Provide again, from the entries below, every line from the one containing "Turn this picture" through the one containing "# +X runs from", exactly as written, and no other line.

# # # # # # #

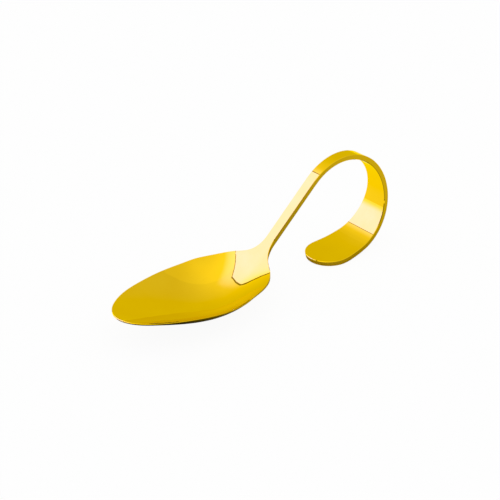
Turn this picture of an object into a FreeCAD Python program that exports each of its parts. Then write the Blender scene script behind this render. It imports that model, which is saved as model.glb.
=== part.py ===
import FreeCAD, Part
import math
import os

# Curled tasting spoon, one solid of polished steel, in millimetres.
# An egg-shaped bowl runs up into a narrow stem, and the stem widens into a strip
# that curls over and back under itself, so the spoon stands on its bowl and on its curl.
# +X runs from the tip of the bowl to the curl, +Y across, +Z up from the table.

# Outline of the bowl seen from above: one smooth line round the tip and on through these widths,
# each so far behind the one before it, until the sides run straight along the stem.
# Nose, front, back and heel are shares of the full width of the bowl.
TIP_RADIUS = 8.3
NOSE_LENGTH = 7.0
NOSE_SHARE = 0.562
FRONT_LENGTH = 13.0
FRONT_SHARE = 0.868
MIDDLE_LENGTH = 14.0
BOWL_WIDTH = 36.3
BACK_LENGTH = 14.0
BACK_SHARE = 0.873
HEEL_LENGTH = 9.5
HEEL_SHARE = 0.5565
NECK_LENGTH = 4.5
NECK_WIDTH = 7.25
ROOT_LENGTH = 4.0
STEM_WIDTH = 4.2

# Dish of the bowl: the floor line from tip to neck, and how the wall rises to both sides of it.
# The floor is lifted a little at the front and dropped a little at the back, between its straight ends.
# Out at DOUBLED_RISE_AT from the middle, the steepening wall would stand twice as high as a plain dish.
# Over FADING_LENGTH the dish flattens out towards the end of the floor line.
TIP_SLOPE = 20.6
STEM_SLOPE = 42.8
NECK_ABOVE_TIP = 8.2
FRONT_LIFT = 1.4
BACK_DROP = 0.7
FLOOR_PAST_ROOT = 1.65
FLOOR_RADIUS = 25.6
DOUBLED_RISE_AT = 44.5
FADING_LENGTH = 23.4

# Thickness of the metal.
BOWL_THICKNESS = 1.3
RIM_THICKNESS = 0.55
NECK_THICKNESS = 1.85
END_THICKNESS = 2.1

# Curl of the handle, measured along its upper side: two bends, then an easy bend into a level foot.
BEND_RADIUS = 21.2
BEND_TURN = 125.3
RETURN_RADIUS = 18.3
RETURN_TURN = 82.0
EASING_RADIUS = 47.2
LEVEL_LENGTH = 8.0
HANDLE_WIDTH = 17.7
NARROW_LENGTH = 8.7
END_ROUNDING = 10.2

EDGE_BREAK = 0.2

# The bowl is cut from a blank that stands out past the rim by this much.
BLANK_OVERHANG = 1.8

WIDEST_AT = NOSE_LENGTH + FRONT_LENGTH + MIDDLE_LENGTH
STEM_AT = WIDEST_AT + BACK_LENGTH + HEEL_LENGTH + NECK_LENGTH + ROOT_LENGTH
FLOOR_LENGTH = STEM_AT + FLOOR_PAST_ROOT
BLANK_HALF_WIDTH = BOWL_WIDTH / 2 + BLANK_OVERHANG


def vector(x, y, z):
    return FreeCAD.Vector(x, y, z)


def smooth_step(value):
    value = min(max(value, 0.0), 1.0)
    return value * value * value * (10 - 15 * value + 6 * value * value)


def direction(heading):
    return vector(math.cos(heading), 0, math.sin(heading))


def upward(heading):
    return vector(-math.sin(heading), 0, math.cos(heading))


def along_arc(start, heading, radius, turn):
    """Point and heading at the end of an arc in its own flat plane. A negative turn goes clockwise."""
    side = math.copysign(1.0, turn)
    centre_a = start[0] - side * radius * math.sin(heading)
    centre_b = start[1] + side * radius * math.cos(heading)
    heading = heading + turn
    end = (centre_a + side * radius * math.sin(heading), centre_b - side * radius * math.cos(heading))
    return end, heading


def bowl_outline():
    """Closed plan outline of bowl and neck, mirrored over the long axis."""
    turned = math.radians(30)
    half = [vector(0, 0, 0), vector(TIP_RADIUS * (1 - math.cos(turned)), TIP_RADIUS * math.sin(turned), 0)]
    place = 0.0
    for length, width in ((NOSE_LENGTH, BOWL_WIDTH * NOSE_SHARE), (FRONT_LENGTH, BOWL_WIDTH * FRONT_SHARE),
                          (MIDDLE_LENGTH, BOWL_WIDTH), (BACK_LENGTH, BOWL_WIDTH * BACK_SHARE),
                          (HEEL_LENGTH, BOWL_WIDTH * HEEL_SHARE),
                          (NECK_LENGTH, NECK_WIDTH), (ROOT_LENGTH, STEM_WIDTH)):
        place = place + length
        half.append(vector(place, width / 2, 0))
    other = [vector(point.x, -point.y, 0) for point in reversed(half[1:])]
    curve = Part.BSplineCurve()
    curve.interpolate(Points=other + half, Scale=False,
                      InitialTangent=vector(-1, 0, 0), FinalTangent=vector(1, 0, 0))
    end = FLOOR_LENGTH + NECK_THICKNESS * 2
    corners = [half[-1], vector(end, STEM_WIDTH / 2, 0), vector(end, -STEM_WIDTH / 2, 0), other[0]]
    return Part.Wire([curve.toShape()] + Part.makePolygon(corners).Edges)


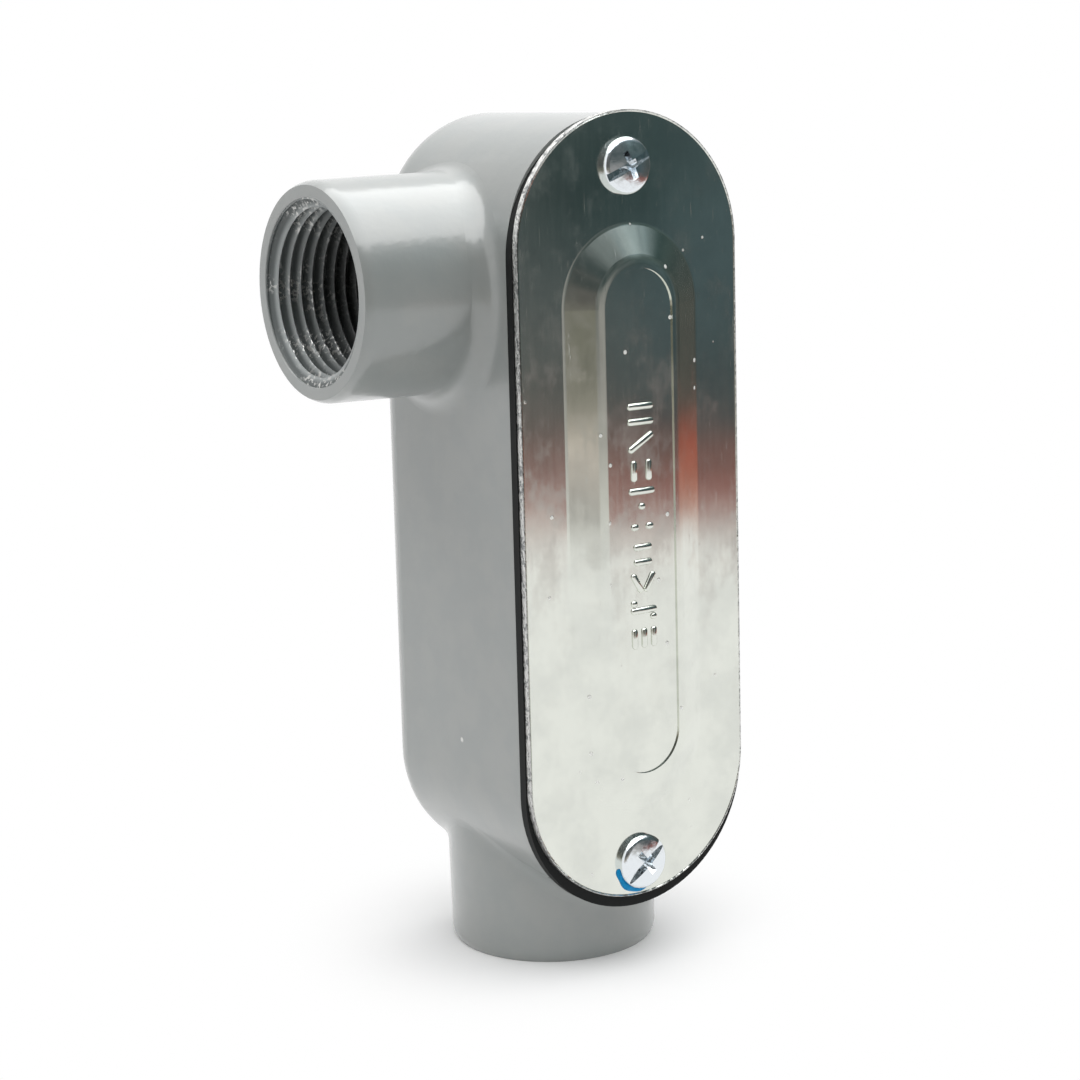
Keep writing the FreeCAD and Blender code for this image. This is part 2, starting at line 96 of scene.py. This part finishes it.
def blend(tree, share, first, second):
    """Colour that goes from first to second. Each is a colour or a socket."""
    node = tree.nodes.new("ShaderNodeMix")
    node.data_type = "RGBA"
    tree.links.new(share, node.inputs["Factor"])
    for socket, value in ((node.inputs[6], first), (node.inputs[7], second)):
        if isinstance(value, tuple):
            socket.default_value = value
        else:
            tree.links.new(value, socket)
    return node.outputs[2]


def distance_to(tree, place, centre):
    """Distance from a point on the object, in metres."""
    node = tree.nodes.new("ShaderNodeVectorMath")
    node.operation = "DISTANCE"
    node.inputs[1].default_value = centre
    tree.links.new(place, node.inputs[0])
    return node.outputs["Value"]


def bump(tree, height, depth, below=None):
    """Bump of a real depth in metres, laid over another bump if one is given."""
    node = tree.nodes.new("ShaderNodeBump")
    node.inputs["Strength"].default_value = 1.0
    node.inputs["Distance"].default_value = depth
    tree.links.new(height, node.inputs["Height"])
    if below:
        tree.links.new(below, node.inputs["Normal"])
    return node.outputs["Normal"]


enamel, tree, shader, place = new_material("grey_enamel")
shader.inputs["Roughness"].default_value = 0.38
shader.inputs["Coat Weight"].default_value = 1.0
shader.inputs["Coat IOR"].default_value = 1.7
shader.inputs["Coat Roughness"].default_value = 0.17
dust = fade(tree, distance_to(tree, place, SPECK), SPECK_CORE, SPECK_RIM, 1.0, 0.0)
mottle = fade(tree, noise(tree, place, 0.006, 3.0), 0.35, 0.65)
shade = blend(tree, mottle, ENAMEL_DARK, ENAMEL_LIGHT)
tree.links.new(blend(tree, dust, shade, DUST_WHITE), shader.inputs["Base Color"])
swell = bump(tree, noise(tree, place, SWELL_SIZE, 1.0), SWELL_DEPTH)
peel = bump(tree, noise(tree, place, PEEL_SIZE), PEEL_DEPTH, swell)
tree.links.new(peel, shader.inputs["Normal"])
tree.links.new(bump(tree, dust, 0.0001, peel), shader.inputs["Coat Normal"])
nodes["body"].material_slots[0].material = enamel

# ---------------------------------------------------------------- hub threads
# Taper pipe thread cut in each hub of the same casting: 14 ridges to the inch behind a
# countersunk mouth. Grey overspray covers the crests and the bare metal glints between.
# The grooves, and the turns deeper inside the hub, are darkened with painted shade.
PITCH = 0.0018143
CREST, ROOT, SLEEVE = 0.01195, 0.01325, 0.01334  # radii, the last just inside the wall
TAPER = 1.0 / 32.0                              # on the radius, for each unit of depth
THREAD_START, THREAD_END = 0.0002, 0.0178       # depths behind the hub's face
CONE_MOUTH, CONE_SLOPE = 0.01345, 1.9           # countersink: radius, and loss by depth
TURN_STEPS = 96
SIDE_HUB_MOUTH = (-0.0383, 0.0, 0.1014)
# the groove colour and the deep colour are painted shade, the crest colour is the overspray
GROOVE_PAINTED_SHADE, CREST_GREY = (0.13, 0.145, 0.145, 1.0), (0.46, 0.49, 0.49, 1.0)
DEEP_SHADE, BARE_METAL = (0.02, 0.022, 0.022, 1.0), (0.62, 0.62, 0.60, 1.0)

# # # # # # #

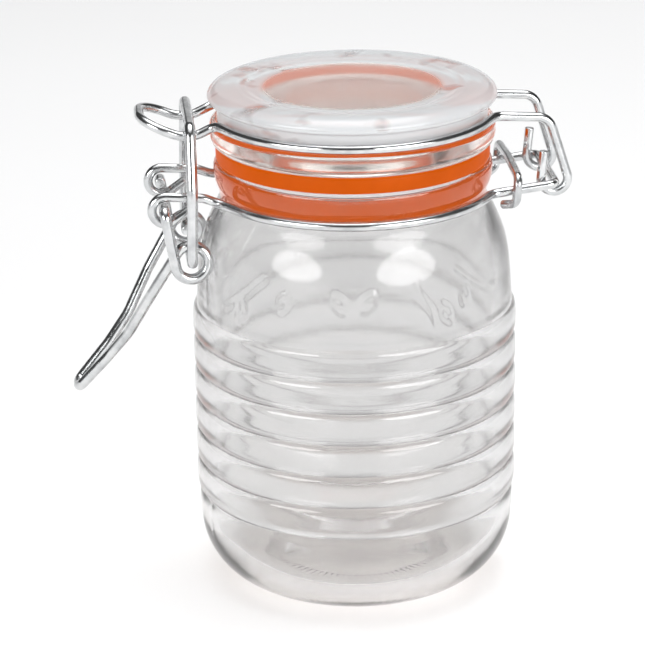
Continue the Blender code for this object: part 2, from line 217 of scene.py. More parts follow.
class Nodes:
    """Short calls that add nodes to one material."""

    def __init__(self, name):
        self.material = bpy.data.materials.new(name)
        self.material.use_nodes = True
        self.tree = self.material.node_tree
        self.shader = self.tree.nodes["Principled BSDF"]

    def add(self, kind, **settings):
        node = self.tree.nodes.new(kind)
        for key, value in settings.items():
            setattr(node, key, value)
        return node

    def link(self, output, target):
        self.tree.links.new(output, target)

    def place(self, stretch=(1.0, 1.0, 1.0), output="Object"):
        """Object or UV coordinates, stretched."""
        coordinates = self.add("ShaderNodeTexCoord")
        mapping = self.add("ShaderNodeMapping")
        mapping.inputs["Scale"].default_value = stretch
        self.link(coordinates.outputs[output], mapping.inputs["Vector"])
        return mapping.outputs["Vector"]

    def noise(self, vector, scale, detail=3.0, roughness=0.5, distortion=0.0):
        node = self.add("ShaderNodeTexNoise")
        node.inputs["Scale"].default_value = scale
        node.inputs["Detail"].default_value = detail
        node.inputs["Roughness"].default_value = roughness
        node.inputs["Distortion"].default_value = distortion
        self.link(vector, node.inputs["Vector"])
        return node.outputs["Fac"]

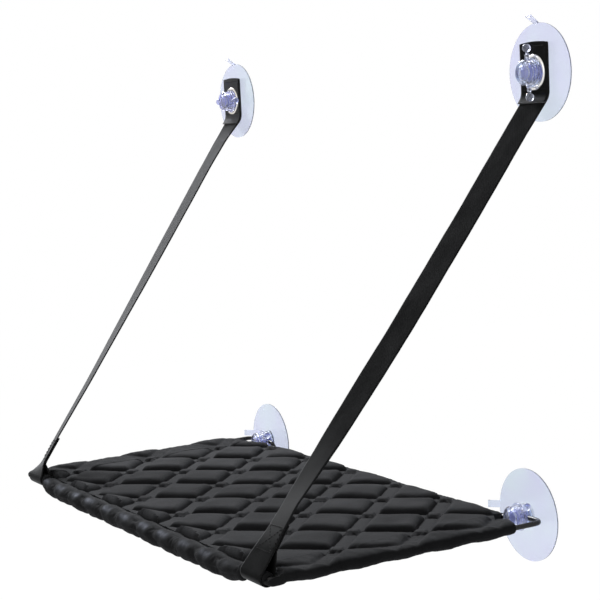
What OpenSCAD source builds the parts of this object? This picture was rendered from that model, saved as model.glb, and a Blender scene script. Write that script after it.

# # # # # # #

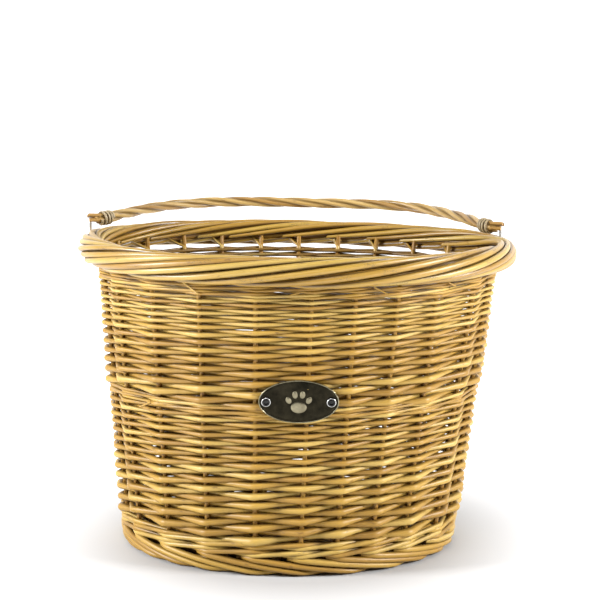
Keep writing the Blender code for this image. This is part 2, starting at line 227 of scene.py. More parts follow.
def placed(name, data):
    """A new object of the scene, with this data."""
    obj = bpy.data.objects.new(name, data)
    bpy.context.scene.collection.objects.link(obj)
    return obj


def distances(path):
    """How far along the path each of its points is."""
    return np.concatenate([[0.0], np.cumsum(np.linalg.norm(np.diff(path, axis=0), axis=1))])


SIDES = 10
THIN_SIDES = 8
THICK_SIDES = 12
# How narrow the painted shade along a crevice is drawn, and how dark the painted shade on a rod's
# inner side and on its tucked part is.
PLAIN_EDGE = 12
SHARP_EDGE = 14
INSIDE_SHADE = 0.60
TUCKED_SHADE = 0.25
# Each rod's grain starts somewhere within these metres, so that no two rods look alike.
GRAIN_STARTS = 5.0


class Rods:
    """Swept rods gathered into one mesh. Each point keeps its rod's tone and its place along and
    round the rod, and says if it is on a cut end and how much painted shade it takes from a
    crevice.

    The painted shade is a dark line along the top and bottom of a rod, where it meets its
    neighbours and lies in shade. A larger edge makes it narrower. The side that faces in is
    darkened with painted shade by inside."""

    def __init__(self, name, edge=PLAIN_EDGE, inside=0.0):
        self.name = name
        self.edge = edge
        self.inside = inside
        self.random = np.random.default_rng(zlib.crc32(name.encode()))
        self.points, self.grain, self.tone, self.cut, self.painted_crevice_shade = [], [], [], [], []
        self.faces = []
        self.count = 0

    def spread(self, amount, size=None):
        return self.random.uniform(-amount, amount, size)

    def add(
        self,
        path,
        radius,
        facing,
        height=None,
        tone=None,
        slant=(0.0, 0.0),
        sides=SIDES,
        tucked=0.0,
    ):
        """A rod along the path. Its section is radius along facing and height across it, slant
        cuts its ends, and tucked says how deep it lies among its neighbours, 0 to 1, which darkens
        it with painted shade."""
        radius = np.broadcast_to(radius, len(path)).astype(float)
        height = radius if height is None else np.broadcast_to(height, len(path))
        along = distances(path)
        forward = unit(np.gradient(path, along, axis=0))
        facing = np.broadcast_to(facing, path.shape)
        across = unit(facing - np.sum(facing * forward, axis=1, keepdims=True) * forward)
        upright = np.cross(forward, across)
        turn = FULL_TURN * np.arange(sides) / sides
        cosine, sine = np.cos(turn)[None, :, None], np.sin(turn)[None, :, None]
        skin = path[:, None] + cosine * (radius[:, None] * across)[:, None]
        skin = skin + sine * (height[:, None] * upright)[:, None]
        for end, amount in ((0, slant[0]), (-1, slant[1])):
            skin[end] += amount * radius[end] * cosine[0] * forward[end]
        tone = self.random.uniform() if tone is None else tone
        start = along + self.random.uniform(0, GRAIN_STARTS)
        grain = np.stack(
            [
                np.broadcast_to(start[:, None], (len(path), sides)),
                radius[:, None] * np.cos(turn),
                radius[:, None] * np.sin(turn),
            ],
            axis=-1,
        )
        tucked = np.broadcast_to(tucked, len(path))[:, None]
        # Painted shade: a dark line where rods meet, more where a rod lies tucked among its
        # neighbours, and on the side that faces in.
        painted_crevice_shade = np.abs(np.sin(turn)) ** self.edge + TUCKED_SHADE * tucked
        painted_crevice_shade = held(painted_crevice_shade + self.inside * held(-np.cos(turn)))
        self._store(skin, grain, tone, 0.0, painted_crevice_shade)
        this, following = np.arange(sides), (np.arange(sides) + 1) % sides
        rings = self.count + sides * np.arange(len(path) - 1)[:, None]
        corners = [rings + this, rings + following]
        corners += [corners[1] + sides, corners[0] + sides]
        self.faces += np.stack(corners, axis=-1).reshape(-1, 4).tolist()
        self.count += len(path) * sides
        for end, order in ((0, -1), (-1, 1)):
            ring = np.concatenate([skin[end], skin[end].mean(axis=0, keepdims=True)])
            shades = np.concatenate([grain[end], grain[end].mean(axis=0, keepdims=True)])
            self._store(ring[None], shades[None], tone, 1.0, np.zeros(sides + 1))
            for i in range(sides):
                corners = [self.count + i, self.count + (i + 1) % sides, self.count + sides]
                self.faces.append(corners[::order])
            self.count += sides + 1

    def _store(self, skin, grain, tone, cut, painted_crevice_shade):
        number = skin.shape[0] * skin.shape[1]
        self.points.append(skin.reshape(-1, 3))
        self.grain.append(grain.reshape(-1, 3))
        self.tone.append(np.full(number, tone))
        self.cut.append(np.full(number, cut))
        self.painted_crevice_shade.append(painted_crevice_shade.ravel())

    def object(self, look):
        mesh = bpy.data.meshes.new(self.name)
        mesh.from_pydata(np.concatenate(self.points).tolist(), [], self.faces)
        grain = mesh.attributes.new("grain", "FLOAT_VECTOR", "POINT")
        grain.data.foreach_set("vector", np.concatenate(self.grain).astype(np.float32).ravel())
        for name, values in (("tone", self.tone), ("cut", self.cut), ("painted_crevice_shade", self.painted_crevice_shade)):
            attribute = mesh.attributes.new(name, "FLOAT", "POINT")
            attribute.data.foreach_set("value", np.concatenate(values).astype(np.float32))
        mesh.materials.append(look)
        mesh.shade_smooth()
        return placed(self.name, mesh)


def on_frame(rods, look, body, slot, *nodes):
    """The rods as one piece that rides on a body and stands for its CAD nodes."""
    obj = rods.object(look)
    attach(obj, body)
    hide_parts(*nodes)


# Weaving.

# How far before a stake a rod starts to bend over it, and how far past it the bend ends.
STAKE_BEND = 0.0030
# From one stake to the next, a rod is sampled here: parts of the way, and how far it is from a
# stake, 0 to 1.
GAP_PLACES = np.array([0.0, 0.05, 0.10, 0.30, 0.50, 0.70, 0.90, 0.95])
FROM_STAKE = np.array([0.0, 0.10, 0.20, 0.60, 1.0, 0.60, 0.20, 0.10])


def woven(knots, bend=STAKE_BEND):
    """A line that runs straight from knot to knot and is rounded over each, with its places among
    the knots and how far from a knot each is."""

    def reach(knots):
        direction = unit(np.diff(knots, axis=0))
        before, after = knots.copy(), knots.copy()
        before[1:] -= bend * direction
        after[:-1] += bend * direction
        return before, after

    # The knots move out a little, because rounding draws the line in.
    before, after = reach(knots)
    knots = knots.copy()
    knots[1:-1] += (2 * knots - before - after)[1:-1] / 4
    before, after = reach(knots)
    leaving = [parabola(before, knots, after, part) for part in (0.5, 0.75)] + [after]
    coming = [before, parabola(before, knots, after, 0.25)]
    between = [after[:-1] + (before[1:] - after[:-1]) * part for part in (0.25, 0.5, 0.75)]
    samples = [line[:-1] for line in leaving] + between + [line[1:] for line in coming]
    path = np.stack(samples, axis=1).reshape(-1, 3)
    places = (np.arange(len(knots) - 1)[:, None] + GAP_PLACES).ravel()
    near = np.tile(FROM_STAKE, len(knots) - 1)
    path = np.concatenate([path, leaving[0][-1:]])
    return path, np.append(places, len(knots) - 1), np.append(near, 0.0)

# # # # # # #

▶ [ANSWER TO THIS PROBLEM]
Turn this picture of an object into a FreeCAD Python program that exports each of its parts. Then write the Blender scene script behind this render. It imports that model, which is saved as model.glb.
=== part.py ===
import FreeCAD, Part
import math
import os

# Curled tasting spoon, one solid of polished steel, in millimetres.
# An egg-shaped bowl runs up into a narrow stem, and the stem widens into a strip
# that curls over and back under itself, so the spoon stands on its bowl and on its curl.
# +X runs from the tip of the bowl to the curl, +Y across, +Z up from the table.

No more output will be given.